An Improved Grey Wolf Optimizer Based on Differential Evolution and OTSU Algorithm

Abstract

Aimed at solving the problems of poor stability and easily falling into the local optimal solution in the grey wolf optimizer (GWO) algorithm, an improved GWO algorithm based on the differential evolution (DE) algorithm and the OTSU algorithm is proposed (DE-OTSU-GWO). The multithreshold OTSU, Tsallis entropy, and DE algorithm are combined with the GWO algorithm. The multithreshold OTSU algorithm is used to calculate the fitness of the initial population. The population is updated using the GWO algorithm and the DE algorithm through the Tsallis entropy algorithm for crossover steps.
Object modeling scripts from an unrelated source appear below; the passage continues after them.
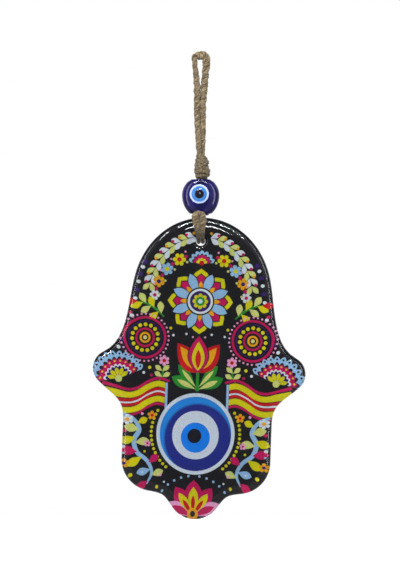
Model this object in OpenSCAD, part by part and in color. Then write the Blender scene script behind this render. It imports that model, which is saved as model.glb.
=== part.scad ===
// Fused-glass hamsa hand hung from a jute cord under a lampworked eye bead.
// The origin is the spot under the crown of the loop where a nail bears.
// +Z is up, the front of the hand faces -Y, and +X is to the viewer's right.

/* [Glass hand] */
// Height of the hand, from the top of the dome to the fingertip
hand_h = 147.8; // [138:0.2:160]
// Width across the two thumb tips
hand_w = 104.2; // [96:0.2:120]
// Half width of the ellipse that the dome follows
dome_a = 34.3; // [31:0.1:37]
// Depth of the ellipse that the dome follows
dome_b = 39; // [34:0.5:44]
// Drop from the top of the hand to the thumb tips
thumb_drop = 75.1; // [70:0.1:79]
// Radius of a thumb's tip
thumb_r = 8.8; // [7:0.1:11]
// Width of the hand at the waist, just below the thumbs
waist_w = 72.9; // [68:0.1:78]
// Drop from the top of the hand to the waist
waist_drop = 100; // [96:0.1:104]
// Width of the hand at the two lower shoulders
hip_w = 73; // [68:0.2:77]
// Drop from the top of the hand to where the lower shoulders turn in
hip_drop = 119; // [114:0.5:123]
// Radius of the lower shoulders
hip_r = 15.7; // [12:0.1:17]
// Radius of the middle fingertip
finger_r = 13; // [10:0.5:14]

/* [Glass layers] */
// Thickness of the clear front glass
clear_t = 4.2; // [3.8:0.1:6]
// Thickness of the fired enamel picture between the two glasses
enamel_t = 0.3; // [0.2:0.1:0.6]
// Thickness of the dark backing glass
back_t = 1.5; // [1.2:0.1:3]
// Depth of the fire-rounded shoulder round the front
shoulder_t = 3; // [2:0.1:3.2]
// Reach of that shoulder in from the edge
shoulder_w = 4.4; // [2:0.1:5]
// Radius round the rim of the back
back_round = 0.7; // [0.4:0.1:1]
// How far the enamel stops short of the edge of the glass
enamel_margin = 1.2; // [0.6:0.1:2]

/* [Cord hole] */
// Diameter of the hole that the cord is hitched through
hole_d = 4.6; // [4.4:0.1:6]
// Drop from the top of the hand to the middle of the hole
hole_drop = 11.5; // [11:0.1:13]
// How far left of the middle of the hand the hole was drilled
hole_offset = 1.6; // [0:0.1:3.5]
// Radius of the fire-rounded rim at the front of the hole
rim_r = 2.1; // [1.4:0.1:2.4]
// Lean at which the off-centre hand hangs, clockwise from the front
hang_lean = 2.1; // [0:0.1:4]

/* [Enamel eye] */
// Width of the pale rim round the enamel eye
eye_rim_w = 38.4; // [37:0.2:42]
// Width of the navy field
eye_navy_w = 35; // [30:0.2:36.4]
// Width of the white ring
eye_white_w = 22.8; // [18:0.2:27]
// Width of the bright blue iris
eye_iris_w = 14.2; // [11:0.2:16]
// Width of the black pupil
eye_pupil_w = 6.8; // [4:0.2:8]
// Height of the eye's rings as a share of their width
eye_tall = 1.04; // [1:0.01:1.05]
// Height of the middle of the pale rim above the fingertip
eye_rise = 41.8; // [38:0.2:46]
// How far left of the middle of the hand the picture was laid
print_shift = 0.7; // [0:0.1:1.5]
// How far the white ring sits below the middle of the rim
white_sink = 0.6; // [0:0.1:1.5]
// How far the iris sits below the middle of the rim
iris_sink = 1.8; // [0:0.1:3]
// How far the pupil sits below the middle of the rim
pupil_sink = 1; // [0:0.1:3]
// How far the pupil sits left of the middle of the rim
pupil_shift = 0.5; // [0:0.1:1]

/* [Eye bead] */
// Width of the bead across its belly
bead_w = 18.4; // [17:0.2:20]
// Thickness of the bead from front to back
bead_t = 11; // [10:0.2:13]
// Height of the bead along the cord
bead_h = 17.7; // [17.2:0.1:19.5]
// Drop from the flat top of the bead to its belly
belly_drop = 7.8; // [7.4:0.1:8.2]
// Width of the bead's foot
bead_foot_w = 8.2; // [7:0.1:8.8]
// Diameter of the bore for the two strands
bead_bore_d = 5.4; // [5.2:0.1:5.8]
// Diameter of the white drop of the bead's eye
drop_white_d = 9.4; // [9:0.1:11]
// Diameter of the light blue drop on it
drop_blue_d = 7.6; // [6:0.1:8]
// Diameter of the black pupil drop on that
drop_pupil_d = 4.4; // [3:0.1:5]
// How far each drop stands proud of the one under it
drop_proud = 0.2; // [0.1:0.05:0.4]
// How far the eye sits left of the middle of the bead
drop_shift = 0.7; // [0:0.1:1]
// How far the eye sits above the belly of the bead
drop_rise = 0.4; // [0:0.1:0.8]

/* [Jute cord] */
// Diameter of the cord where it hangs loose
cord_d = 2.9; // [2.5:0.1:3]
// Diameter of the cord where it is drawn tight in the bead
tight_d = 2.2; // [1.8:0.1:2.3]
// Height of the stop knot
knot_h = 10.8; // [9.6:0.2:13]
// Width of the stop knot
knot_w = 8; // [7.4:0.1:9]
// Free length of cord between the bead's foot and the top of the hand
foot_gap = 1.2; // [1.1:0.1:3]
// Clearance between pieces that turn past each other
gap = 0.3; // [0.25:0.05:0.4]

/* [Hidden] */

jute = [0.60, 0.52, 0.38];
navy = [0.10, 0.08, 0.38];
white = [0.86, 0.88, 0.94];
sky = [0.32, 0.60, 0.90];
black = [0.07, 0.07, 0.08];

// Heights along the cord, measured down from the nail
legs_end = 47.5;
bead_top_z = -(legs_end + knot_h + gap);
belly_z = bead_top_z - belly_drop;
bead_foot_z = bead_top_z - bead_h;
hole_z = bead_foot_z - foot_gap - hole_drop;

// The hand hangs in front of the two strands that rise behind it
hitch_d = 2.6;
hand_t = back_t + enamel_t + clear_t;
back_y = -(hitch_d / 2 + gap);
front_y = back_y - hand_t;

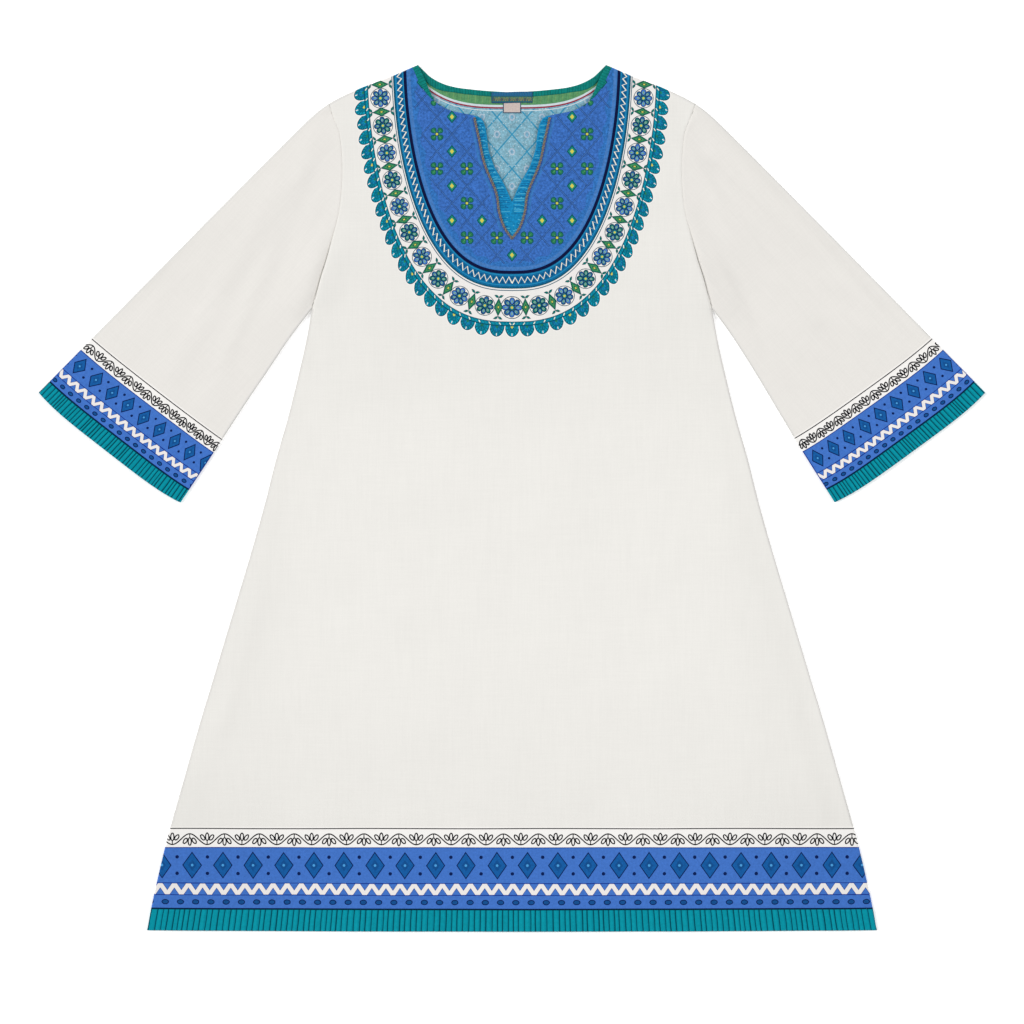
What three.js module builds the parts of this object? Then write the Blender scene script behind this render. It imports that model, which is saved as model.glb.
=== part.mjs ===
// A knee-length A-line tunic dress in plain cotton, laid out flat with its front upward.
// Millimetres. +Z is up, +Y runs from hem to neck, +X is the wearer's left.
// The cloth is two layers: the back lies on the surface at z = 0 and the front lies on it.
// Both turn round a small fold where they meet at side seams, shoulders and sleeve edges.
import * as THREE from "three";
import { mergeVertices } from "three/addons/utils/BufferGeometryUtils.js";

// ---------------------------------------------------------------- named sizes
const WALL = 1.0; // thickness of one layer of cloth
const GAP = 0.3; // space between two pieces at a seam
const FOLD_R = 1.6; // outer radius of the folded edges, so a folded edge stands 3.2 high
const INNER_R = FOLD_R - WALL; // hollow inside a folded edge
const EDGE_START = 0.14; // how far a seamed panel edge stays inside the outline
const HEM_SEAM_Y = -452.1; // where the panels meet the ribbed hem edging
const CUFF_EDGING_DEPTH = 17.0; // depth of the ribbed cuff edging
const CUFF_BOW = 5.3; // how far the cuff edge bows out from a straight line
const BINDING_PROUD = 0.35; // a folded binding stands this much above the cloth beside it
const BACK_BINDING_WIDTH = 5.5;
const BRAID_WIDTH = 3.0;
const BRAID_HEIGHT = 1.0;
const LABEL_HALF_WIDTH = 23.6;
const TAG_HALF_WIDTH = 9.9;
const TRIM_THICK = 1.0; // label and tag, each a folded double layer

// ---------------------------------------------------------------- tables of the cut
// Half width of the body at stations from hem to underarm (side seam, right of centre).
const SIDE_SEAM = table(["y", "half"], [
  [-476.4, 401.2],
  [-452.1, 397.0],
  [-420.2, 390.0],
  [-387.2, 382.3],
  [-354.2, 373.5],
  [-321.2, 364.1],
  [-255.2, 345.4],
  [-189.2, 325.6],
  [-123.2, 305.8],
  [-57.2, 286.0],
  [-2.2, 270.6],
  [41.8, 259.6],
  [85.8, 247.0],
  [129.8, 236.0],
  [173.8, 226.0],
  [208.5, 219.8],
]);
// The armhole seam, from the underarm to the top of the shoulder.
const ARMHOLE = table(["y", "half"], [
  [208.5, 219.8],
  [220.0, 216.2],
  [244.2, 209.6],
  [259.6, 204.6],
  [286.0, 197.5],
  [316.8, 189.8],
  [360.8, 186.5],
  [401.5, 189.8],
  [415.8, 195.3],
  [433.6, 201.3],
]);
// The shoulder seam, which runs on as the folded top edge of the sleeve.
const SHOULDER = table(["x", "y"], [
  [103.5, 476.4],
  [130.4, 464.6],
  [163.4, 452.1],
  [188.7, 440.6],
  [201.3, 433.6],
]);
const SLEEVE_TOP = table(["x", "y"], [
  [201.3, 433.6],
  [209.5, 428.2],
  [221.7, 417.5],
  [238.2, 401.5],
  [337.2, 302.0],
  [430.0, 207.8],
  [520.3, 116.1],
]);
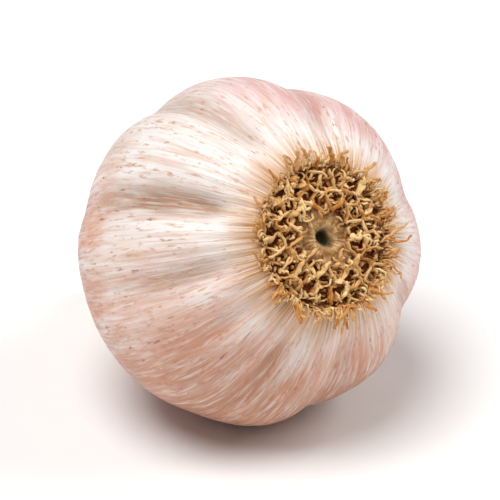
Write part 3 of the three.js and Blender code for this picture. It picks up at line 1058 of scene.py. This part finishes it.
# %% [markdown]
# The roots are dead plant fibre, dried till they shrivelled: matt, straw to brown, paler where the light and
# the brush reached them, and darker down in the hollows, partly with old soil and partly with painted shade.
# Noise alone would colour neighbours alike, so each root's stored tone sets its colour, and noise with spots
# of 0.7 mm, as wide as a root, only breaks it up. A second mix darkens what lies less than a millimetre
# above the plate: old soil and painted shade.

# %% Dried root
ROOT_SPOT = 0.71 * MM
root_material, tree, surface = new_material("dried_garlic_root", Roughness=0.75, IOR=1.45)
tone = add(tree, "ShaderNodeAttribute", {"attribute_name": "tone"}, out="Fac")
above = add(tree, "ShaderNodeAttribute", {"attribute_name": "above"}, out="Fac")
room = add(tree, "ShaderNodeTexCoord", out="Object")
grain = add(tree, "ShaderNodeTexNoise", Vector=room, Scale=1 / ROOT_SPOT, Detail=3.0)
play = add(tree, "ShaderNodeMath", {"operation": "MULTIPLY_ADD"}, at_0=grain, at_1=0.9, at_2=-0.45)
mixed = add(tree, "ShaderNodeMath", PLUS, at_0=play, at_1=tone)
pale = add(tree, "ShaderNodeMapRange", Value=mixed, From_Min=0.0, From_Max=1.0)
colour = add(tree, "ShaderNodeMix", MIX, out=2, Factor=pale, at_6=linear("#c17926"), at_7=linear("#fbdca0"))
# Darker low down: old soil together with painted shade in the hollows.
low_soil_and_shade = add(tree, "ShaderNodeMapRange", Value=above, From_Min=0.8, From_Max=-0.1)
colour = add(tree, "ShaderNodeMix", MIX, out=2, Factor=low_soil_and_shade, at_6=colour, at_7=linear("#934f0e"))
tree.links.new(colour, surface.inputs["Base Color"])
for piece in [root_mat, bristles]:
    piece.data.materials.append(root_material)
print(root_material.name, "has", len(tree.nodes), "nodes")

# %% [markdown]
# The plate is cork: dead, spongy tissue, matt and crumbly, with flecks of about a millimetre. Under the roots
# it is dark with soil, the bare middle is paler, and the dimple in it is nearly black, partly its own dark
# tissue and partly painted shade in the hollow. The distance from the axis, stored on the mesh with the
# dimple's own oval, places the three zones. Painted zones would need an unwrapped plate and give nothing
# more.

# %% Corky plate
CORK_FLECK = 1.1 * MM
cork, tree, surface = new_material("corky_root_plate", Roughness=0.9, IOR=1.45)
away = add(tree, "ShaderNodeAttribute", {"attribute_name": "from_axis"}, out="Fac")
room = add(tree, "ShaderNodeTexCoord", out="Object")
grain = add(tree, "ShaderNodeTexNoise", Vector=room, Scale=1 / CORK_FLECK, Detail=4.0)
fleck = add(tree, "ShaderNodeMapRange", Value=grain, From_Min=0.35, From_Max=0.65)
colour = add(tree, "ShaderNodeMix", MIX, out=2, Factor=fleck, at_6=linear("#a1743d"), at_7=linear("#dab685"))
outer = add(tree, "ShaderNodeMapRange", Value=away, From_Min=0.34, From_Max=0.5)
colour = add(tree, "ShaderNodeMix", MIX, out=2, Factor=outer, at_6=colour, at_7=linear("#7d420f"))
# Nearly black in the dimple: its own dark tissue together with painted shade in the hollow.
dimple_dark_and_shade = add(tree, "ShaderNodeMapRange", Value=away, From_Min=0.16, From_Max=0.08)
colour = add(tree, "ShaderNodeMix", MIX, out=2, Factor=dimple_dark_and_shade, at_6=colour, at_7=linear("#332c14"))
tree.links.new(colour, surface.inputs["Base Color"])
root_plate.data.materials.append(cork)
print(cork.name, "has", len(tree.nodes), "nodes")

# %% [markdown]
# The stalk's cut end is dried pith: a pale woody rind round softer, orange, spongy tissue. The sponge's pores
# are about a third of a millimetre across, which would hardly show, so the mottle is drawn twice as coarse.
# Real holes would need a far finer mesh for a place that is seldom seen.

# %% Cut stalk
PITH_MOTTLE = 0.67 * MM
pith, tree, surface = new_material("cut_dry_stalk", Roughness=0.8, IOR=1.45)
away = add(tree, "ShaderNodeAttribute", {"attribute_name": "from_axis"}, out="Fac")
room = add(tree, "ShaderNodeTexCoord", out="Object")
pores = add(tree, "ShaderNodeTexNoise", Vector=room, Scale=1 / PITH_MOTTLE, Detail=3.0)
mottle = add(tree, "ShaderNodeMapRange", Value=pores, From_Min=0.38, From_Max=0.62)
colour = add(tree, "ShaderNodeMix", MIX, out=2, Factor=mottle, at_6=linear("#da8a46"), at_7=linear("#fbca8a"))
rind = add(tree, "ShaderNodeMapRange", Value=away, From_Min=0.82, From_Max=0.96)
colour = add(tree, "ShaderNodeMix", MIX, out=2, Factor=rind, at_6=colour, at_7=linear("#f7e2bd"))
tree.links.new(colour, surface.inputs["Base Color"])
flower_stalk.data.materials.append(pith)
print(pith.name, "has", len(tree.nodes), "nodes")

# %% [markdown]
# The stage is a plain sheet of matt, pale paint, so large that its edge is out of sight. It catches the
# bulb's shadow and throws some light back up, which a plain background colour wouldn't do.

# %% Floor
FLOOR_REACH = 6.0
SQUARE = [(-1, -1), (1, -1), (1, 1), (-1, 1)]
mesh = bpy.data.meshes.new("floor")
mesh.from_pydata([(x * FLOOR_REACH, y * FLOOR_REACH, 0) for x, y in SQUARE], [], [(0, 1, 2, 3)])
floor = bpy.data.objects.new("floor", mesh)
bpy.context.collection.objects.link(floor)
floor_paint, _, _ = new_material("pale_floor", Roughness=0.9, Base_Color=linear("#fbfaf9"))
floor.data.materials.append(floor_paint)
print("floor", 2 * FLOOR_REACH, "m wide")

# %% [markdown]
# The light is plain and soft, as in a studio. The main one is a disc a metre wide, high up on the left, which
# gives soft shadows in the creases. A second, weaker one from the right opens the dark side, and a dim white
# room fills what is left. A sun lamp would be simpler, but its shadows have hard edges.

# %% Lights
LIT_POINT = Vector((0, 0, 0.025))
ROOM_STRENGTH = 0.155


def toward(azimuth, elevation):
    """The direction from the bulb to a place that looks at it; azimuth 0 is in front, at -Y."""
    level = np.cos(elevation)
    return Vector((np.sin(azimuth) * level, -np.cos(azimuth) * level, np.sin(elevation)))


def aim(thing, place, target):
    """Puts a light or a camera in its place and turns it to the target."""
    thing.location = place
    thing.rotation_euler = (target - place).to_track_quat("-Z", "Y").to_euler()


def soft_light(name, azimuth_deg, elevation_deg, distance, size, watts):
    """A round soft lamp that shines on the bulb."""
    lamp = bpy.data.lights.new(name, "AREA")
    lamp.shape, lamp.size, lamp.energy = "DISK", size, watts
    light = bpy.data.objects.new(name, lamp)
    bpy.context.collection.objects.link(light)
    aim(light, toward(np.radians(azimuth_deg), np.radians(elevation_deg)) * distance, LIT_POINT)
    print(name, watts, "W at", [round(v, 2) for v in light.location])


soft_light("key_light", azimuth_deg=-90, elevation_deg=72, distance=1.6, size=1.1, watts=23.5)
soft_light("fill_light", azimuth_deg=64, elevation_deg=40, distance=1.6, size=1.0, watts=10.5)
world = bpy.data.worlds.new("white_room")
bpy.context.scene.world = world
world.use_nodes = True
world.node_tree.nodes["Background"].inputs["Color"].default_value = (1, 1, 1, 1)
world.node_tree.nodes["Background"].inputs["Strength"].default_value = ROOM_STRENGTH
bpy.context.scene.view_settings.view_transform = "Standard"

# %% [markdown]
# The camera looks down at the bulb from the front left, where it meets the roots at a slant. It could stand
# close with a short lens, but that would swell the near side. It stands most of a metre away with a long
# lens instead, which keeps the bulb's roundness true. The lens follows from the distance and from how wide
# the picture is at the bulb: 80 millimetres.

# %% Camera
VIEW_AZIMUTH = np.radians(-35.5)
VIEW_ELEVATION = np.radians(31.5)
CAMERA_DISTANCE = 0.8
FRAME_WIDTH = 0.080
TARGET = Vector(CENTRE_MM) * MM
lens = bpy.data.cameras.new("camera")
lens.lens = lens.sensor_width * CAMERA_DISTANCE / FRAME_WIDTH
lens.clip_start, lens.clip_end = 0.01, 20
camera = bpy.data.objects.new("camera", lens)
bpy.context.collection.objects.link(camera)
aim(camera, TARGET + toward(VIEW_AZIMUTH, VIEW_ELEVATION) * CAMERA_DISTANCE, TARGET)
bpy.context.scene.camera = camera
print("lens", round(lens.lens), "mm")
Multithreshold OTSU calculates the fitness in the initial population and makes the initial stage basically stable. Tsallis entropy calculates the fitness quickly. The DE algorithm can solve the local optimal solution of GWO. The performance of the DE-OTSU-GWO algorithm was tested using a CEC2005 benchmark function (23 test functions). Compared with existing particle swarm optimizer (PSO) and GWO algorithms, the experimental results showed that the DE-OTSU-GWO algorithm is more stable and accurate in solving functions. In addition, compared with other algorithms, a convergence behavior analysis proved the high quality of the DE-OTSU-GWO algorithm. In the results of classical agricultural image recognition problems, compared with GWO, PSO, DE-GWO, and 2D-OTSU-FA, the DE-OTSU-GWO algorithm had accuracy in straw image recognition and is applicable to practical problems. The OTSU algorithm improves the accuracy of the overall algorithm while increasing the running time. After adding the DE algorithm, the time complexity will increase, but the solution time can be shortened. Compared with GWO, DE-GWO, PSO, and 2D-OTSU-FA, the DE-OTSU-GWO algorithm has better results in segmentation assessment.